Snakemake pipeline for cell-type marker gene discovery from scRNA-seq pseudobulk data.
Per cell type: paired DESeq2 (~ subtype + sample) vs all other cells, apeglm LFC shrinkage,
then fGSEA against Reactome+KEGG. Consumes pre-made pseudobulk matrices from
EasyPseudobulk.
All R scripts must run inside the EasyDE micromamba environment (provides DESeq2, apeglm, fGSEA).
Six rules, single {celltype} wildcard. Rules 02–04 run in parallel across all cell types.
01 Validate config + inputs (once)
02 Prepare pseudobulk matrices (per celltype)
03 DESeq2 + apeglm LFC shrinkage (per celltype)
04 fGSEA pathway enrichment (per celltype, optional)
05 Aggregate results + status plot (once, after all celltypes)
06 Pipeline summary + DEG bar chart (once, final)
For each cell type, rule 02 builds a combined count matrix in which every sample appears
twice — once as interest (cells of that type) and once as other (all remaining cells).

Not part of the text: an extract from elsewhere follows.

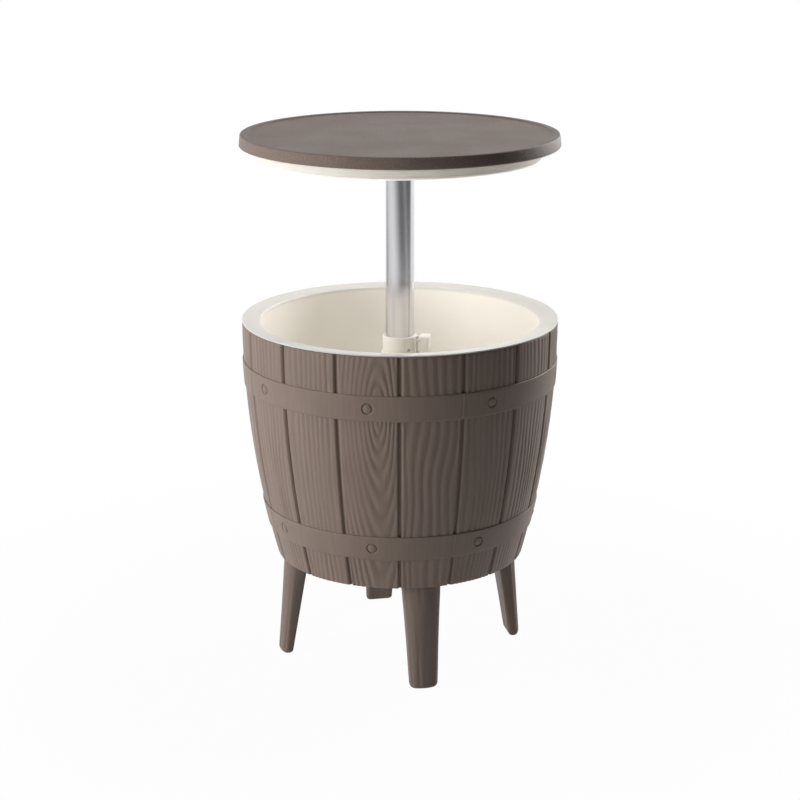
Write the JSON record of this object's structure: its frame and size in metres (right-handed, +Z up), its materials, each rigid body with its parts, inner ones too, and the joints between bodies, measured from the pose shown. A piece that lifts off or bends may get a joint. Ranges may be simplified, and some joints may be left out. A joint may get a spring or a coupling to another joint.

DESeq2 then tests ~ subtype + sample to isolate the cell-type effect while blocking on donor.
Positive log2FoldChange = upregulated in the cell type of interest.
# 1. Install
micromamba env create -f installation/EasyCM_install.yml
# 2. Place inputs
# data/counts/cell_mtx/{CellType}_persample_RNA_counts.tsv
# data/counts/allbut_mtx/{CellType}_persample_RNA_counts.tsv
# data/sample_metadata.csv
# 3. Edit config
cp config/config.yaml config/my_config.yaml
# 4. Dry run, then run
micromamba run -n EasyDE snakemake -n --config pipeline_config=config/my_config.yaml
micromamba run -n EasyDE snakemake --profile profiles/local \
--config pipeline_config=config/my_config.yaml
# 5. Inspect
column -t -s, results/pipeline_summary.csvEasyCM/
├── Snakefile
├── config/config.yaml <- edit this
├── profiles/{local,slurm}/config.yaml
├── data/
│ ├── counts/{cell_mtx,allbut_mtx}/ <- pseudobulk TSVs from EasyPseudobulk
│ └── sample_metadata.csv
├── resources/gsea_files/ <- GMT + gene exclusion lists
├── workflow/scripts/
│ ├── 01_validate.R
│ ├── 02_prepare_pseudobulk.R
│ ├── 03_run_deseq.R
│ ├── 04_run_fgsea.R
│ ├── 05_aggregate_results.R
│ ├── 06_pipeline_summary.R
│ └── utils/{io,logging,filter,validation}_utils.R
├── installation/EasyCM_install.yml
└── docs/
| Edit | Where |
|---|---|
| Analysis parameters | config/config.yaml |
| Execution settings | profiles/*/config.yaml |
| Inputs | data/counts/, data/sample_metadata.csv |
| Guide | Contents |
|---|---|
| Installation | Environment setup |
| Configuration | Config reference, input formats |
| Running | Snakemake invocation, manual step-by-step |
| Methods | Paired design, DESeq2, apeglm, fGSEA |
| Output | File tree, column definitions, status taxonomy |
| Troubleshooting | Common errors, logs |
Rule 05 writes celltype_summary.csv with a status per cell type:
| Status | Meaning |
|---|---|
success |
DESeq2 completed, marker genes found |
success_no_significant |
DESeq2 ran, no genes passed FDR |
skipped_no_samples |
Cell type absent or zero samples after filtering |
skipped_min_cells |
Too few samples after donor deduplication |
skipped_preflight |
Too few genes passed filtering |
skipped |
Other skip — see error_message |
error |
DESeq2 or upstream crashed |
not_run |
No log or output found |
Rule 05 emits status_overview.pdf (status + DEG counts heatmap). Rule 06 emits
pipeline_summary.pdf (DEG bar chart, ordered by marker count).